Meu artigo, publicado no caderno “People”, coluna “Menu Político”, edição de 6/4/2014 do O POVO.

Racismo ou desculpa para a censura?
Plínio Bortolotti

Não tenho nenhuma afinidade com os jornalistas Ricardo Noblat e Paulo Henrique Amorim. Pelo contrário, renego o fato de ambos terem abdicado de fazer jornalismo, passando a agir como militantes; o primeiro contra o governo e o PT e o segundo a favor. E, no caso, cada um acusa o outro de integrar um certo PIG: Amorim seria do “partido da imprensa governista”; Noblat pertenceria ao “partido da imprensa golpista”.

Porém, isso não impede de me insurgir contra tentativas de cercear-lhes o direito de expressão. “A liberdade, se é que significa alguma coisa, significa o direito de dizer às pessoas o que elas não querem ouvir”, escreveu muito apropriadamente George Orwell.

O presidente do Supremo Tribunal Federal (STF), Joaquim Barbosa, processa o jornalista Ricardo Noblat, acusando-o de racismo, difamação e injúria. O motivo foi o artigo Joaquim Barbosa: fora do eixo, postado pelo jornalista em seu blog no O Globo. Se Noblat for condenado, a pena pode chegar a 10 anos de prisão.

No post, Noblat critica a “soberba”, o modo autoritário de Barbosa agir – e acrescenta: “Para entender melhor Joaquim acrescente-se a cor – sua cor. Há negros que padecem do complexo de inferioridade. Outros assumem uma postura radicalmente oposta para enfrentar a discriminação. […] Falta a Joaquim ‘grande conhecimento de assuntos de direito’, atesta a opinião quase unânime de juristas de primeira linha que preferem não se identificar. Mas ele é negro.”

É óbvio que julgar a personalidade de um homem – de qualquer cor ou etnia – como resultado unicamente de uma dicotomia é equivocado. E aspear supostas declarações de supostos juristas, que “preferem não se identificar”, para sustentar uma ideia, é mau jornalismo. Porém, causas insuficientes para cercear o direito de opinião ou para lançar uma pessoa na cadeia por um década.

Paulo Henrique Amorim é processado por outro jornalista, Ali Kamel, a quem chamou de racista, tendo escrito dezenas de posts para atenazá-lo com essa acusação. A investida de Amorim deu-se devido ao livro Não somos racistas, lançado por Kamel em 2006, no qual o diretor da Rede Globo de Televisão afirmava que as cotas poderiam acirrar as disputas raciais no país. Kamel já venceu duas ações: uma no STF (indenização de R$ 30 mil); outra na da Justiça do Rio (R$ 50 mil), pois, mesmo depois de perder a primeira, Amorim continuou com a diatribe. Kamel processou também outros blogueiros, por motivos diversos.

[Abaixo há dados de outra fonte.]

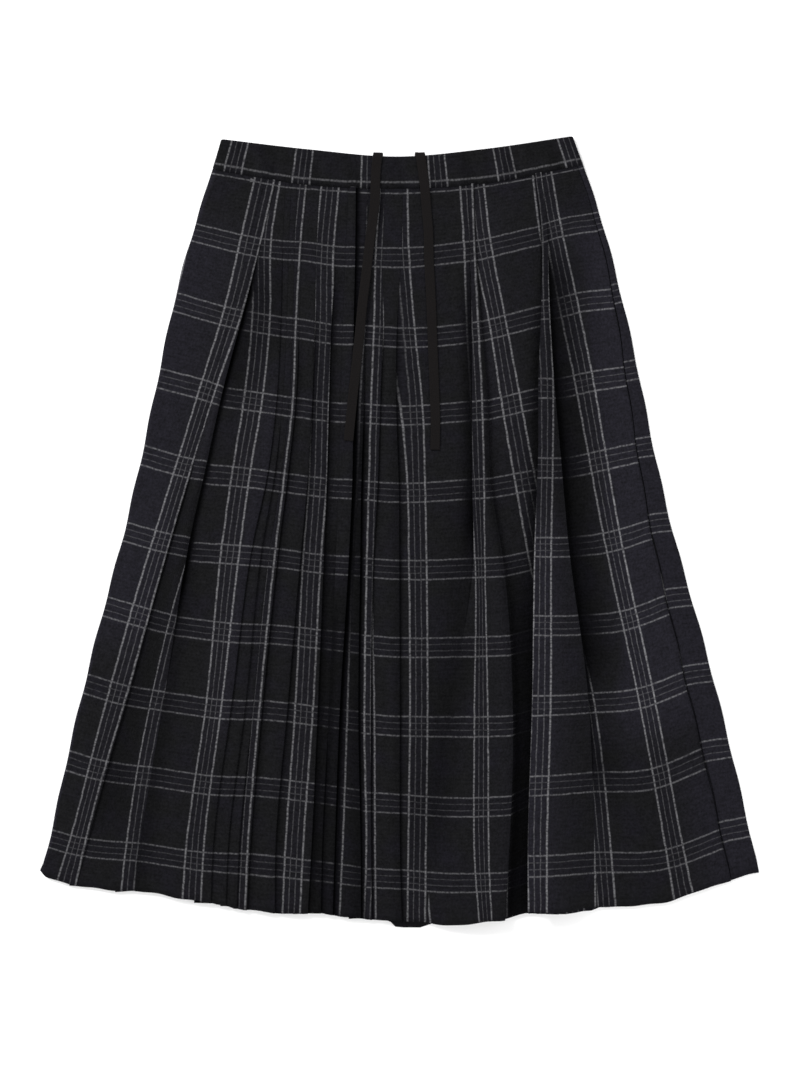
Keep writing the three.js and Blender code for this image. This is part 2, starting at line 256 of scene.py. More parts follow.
# Lines hidden at a section carry on from where they show.
WARP_LINES = table(
    "strip warp seam hip row2 row3 row4 row5 row7 row9 hem",
    ("side tuck", 0, -150, -164.3, -182, -205.4, -229.8, -253.8, -299.5, -341.1, -356.2),
    ("side tuck", 18.2, -130, -144, -163.8, -189.8, -214.8, -237.6, -281.8, -326, -337.5),
    ("left pleat", 18.2, -130, -144, -163.8, -189.8, -214.8, -238.2, -282.8, -327, -338.5),
    ("left pleat", 69.2, -88, -97, -118, -144, -184.6, -214.8, -256.9, -283.9, -289.6),
    ("second", 138.3, -143, -152.4, -152.9, -160.7, -173.2, -184.6, -200.2, -222, -225.7),
    ("second", 156.5, -124.3, -133.6, -134.7, -142, -155, -165.9, -184.6, -203.8, -206.4),
    ("fifth", 225.7, -97.2, -103, -107.6, -110.8, -119.6, -129, -145.1, -158.1, -160.7),
    ("seventh", 276.6, -81.1, -86.8, -88.4, -92, -94.1, -99.8, -108.2, -119.1, -121.7),
    ("tenth", 357.9, -48, -49, -50, -50, -50.6, -55, -60.2, -65.9, -68.5),
    ("tenth", 364, -29.6, -32.8, -36.9, -41.1, -44.2, -48.9, -54.1, -59.8, -62.4),
    ("beside centre", 415, -20.3, -24.4, -26.5, -29.6, -31.7, -33.8, -36.4, -34.8, -36.9),
    ("centre", 433.2, -24, -22, -17, -23, -26, -28.5, -26.1, -25.2, -24.6),
    ("flap left", 484.1, -18, -16, -14, 0.5, 8.3, 9.9, 10.9, 8.8, 8.3),
    ("flap left", 490.2, -3.9, -2.8, 5.0, 11.5, 14.4, 16, 17, 14.9, 14.4),
    ("flap left", 502.3, 8.3, 9.4, 15.6, 23.9, 26.5, 28.1, 29.1, 27, 26.5),
    ("flap left", 553.3, 62.9, 67.1, 70.2, 74.4, 77.5, 78, 78, 79, 83.2),
    ("flap right", 553.3, 57.7, 59.8, 64, 68.1, 73.5, 79, 78, 79, 83.2),
    ("flap right", 571.5, 75.4, 77.5, 81.6, 85.8, 87.4, 88.4, 91.5, 92.9, 95.2),
    ("ridge left", 622.4, 69.2, 75.9, 93.1, 105.6, 119.1, 133.6, 164.8, 162.8, 162.8),
    ("ridge left", 640.6, 87.4, 94.1, 109.7, 124.8, 139.9, 155.5, 183.6, 181.5, 181.5),
    ("ridge right", 691.6, 130.5, 135.7, 137.3, 140.9, 142, 140.4, 137.3, 132.4, 133.6),
    ("ridge right", 709.8, 147.2, 154.4, 155.5, 159.1, 158.6, 157, 156.5, 152.4, 152.4),
    ("seam", 779, 90, 99.3, 113.9, 130.5, 146.1, 161.7, 201.2, 220, 224.6),
    ("seam", 829.9, 140.9, 150.3, 164.8, 181.5, 196.6, 212.2, 247, 277.2, 286),
    ("seam", 848.1, 157.6, 166.4, 183.6, 200.2, 214.2, 228.8, 262.6, 294.3, 305.2),
)

# Strips with no line of their own are placed by where a pleat's edge lies on the cloth
EDGE_WARPS = table(
    "strip pleat warp",
    ("third", "second", 174),
    ("fourth", "third", 188),
    ("sixth", "sixth", 258),
    ("eighth", "seventh", 304),
    ("ninth", "eighth", 322),
)

# Height on the surface of the front's levels, at the edges and at the folds: side is -1 for the
# cloth on a fold's left, 1 for the cloth on its right and 0 where both lie alike. The levels are
# the waist seam, the first line of each of the check's nine rows, and the hem.
ROWS = "seam hip row2 row3 row4 row5 row6 row7 row8 row9 hem"
ROW_HEIGHTS = table(
    "place side " + ROWS,
    ("left", 0, 378.6, 321.4, 249.6, 170.6, 90.5, 10.4, -67.1, -147.7, -227.2, -309.9, -357.8),
    ("side tuck", 0, 368.4, 307.8, 233, 155, 75.9, -2.1, -80.1, -160.2, -238.7, -318.8, -368.2),
    ("left pleat", -1, 366.1, 305.2, 230.4, 151.3, 73.8, -5.2, -86.8, -165.9, -244.4, -323.4, -373.4),
    ("left pleat", 1, 366.1, 305.2, 230.4, 150.8, 70.7, -10.4, -87.9, -166.4, -244.4, -323.4, -373.4),
    ("second", 0, 364.5, 303.2, 224.1, 142.5, 64, -14.6, -95.2, -174.7, -253.8, -333.3, -385.8),
    ("fifth", 0, 362.6, 302.1, 222, 139.9, 60.8, -17.2, -96.2, -175.2, -254.8, -334.4, -393.6),
    ("seventh", 0, 360.3, 297.4, 216.3, 135.2, 56.2, -23.4, -101.4, -181, -261, -341.1, -396.8),
    ("tenth", -1, 358.4, 296.4, 215.3, 133.6, 54.1, -25.5, -105.6, -186.2, -267.8, -347.9, -401.4),
    ("tenth", 1, 358.4, 296.4, 215.3, 133.6, 53.6, -26.5, -106.6, -188.2, -269.9, -349.4, -402.5),
    ("centre", 0, 358, 295.9, 212.7, 131.6, 51, -29.1, -109.7, -191.4, -272.5, -351, -404.6),
    ("flap left", 0, 362.4, 302.6, 217.9, 136.2, 55.1, -27, -109.2, -191.9, -275.6, -353.6, -407.7),
    ("flap right", -1, 363, 303.2, 219.4, 137.3, 56.2, -25.5, -107.1, -190.3, -273.5, -352.6, -402.5),
    ("flap right", 1, 363, 303.2, 219.4, 137.3, 56.2, -25.5, -107.1, -190.3, -273.5, -352.6, -402.5),
    ("ridge left", -1, 373.4, 318.8, 235.6, 149.8, 65.5, -18.7, -100.9, -185.1, -265.2, -345.3, -397.3),
    ("ridge left", 1, 373.4, 319.3, 240.8, 159.6, 77, -5.2, -86.3, -169.5, -252.7, -334.9, -394.2),
    ("ridge right", 0, 374.6, 321.9, 241.8, 159.6, 77, -5.2, -86.3, -167.4, -249.6, -332.8, -391),
    ("right middle", 0, 378.6, 328.6, 250.1, 167.4, 85.3, 1, -81.1, -162.2, -246, -330.7, -383.8),
    ("right seam", 0, 382.2, 331.8, 253.2, 172.1, 92.6, 12.5, -66, -145.6, -225.7, -309.9, -361.9),
)
ROW_LEVELS = [0] + [WEFT_FIRST + WEFT_PERIOD * row for row in range(9)] + [LEVELS[-1]]
RIGHT_MIDDLE = 0.54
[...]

Amorim usa seu blog para desferir ataques desmedidos e ofensivos contra adversários, partidos de oposição e à imprensa “golpista” – praticando um condenável jornalismo panfletário. Aturar esse tipo de coisa, porém, é uma das faturas que se têm de pagar pela democracia.

Orwell escreveu a frase citada acima em prefácio para a primeira edição da Revolução dos bichos, momento em que estava sob ataque dos jornais ingleses – e continuava a combater pela liberdade de imprensa. Inclusive defendendo os jornais que o difamavam.

NOTAS

Judiciário
Estou a favor de acionar o judiciário quando se trata de repor algum tipo de injustiça, principalmente em caso de erros graves. Porém, o que se vê, em grande parte dos casos, são tentativas de usar o Judiciário para intimidação, o que configura abuso.

Frei Beto
Em entrevista ao jornal Zero Hora (http://goo.gl/dZzetR) Frei Betto conta que, quando Lula exercia a Presidência, certo dia o ex-ministro Márcio Thomaz Bastos, disse-lhe que o presidente queria nomear um “jurista negro” para o Supremo Tribunal Federal (STF), perguntando-lhe se ele conhecia alguém. Frei Betto disse ter-se lembrado de um encontro com Joaquim Barbosa e passou o cartão dele a Bastos.

Direito
Na edição de 23/3/2014 publiquei o artigo O direito de difamar, no qual comento os 50 anos da histórica decisão da Corte Suprema dos Estados Unidos, baseada na primeira emenda da Constituição americana, garantindo a ampla liberdade de imprensa e de opinião.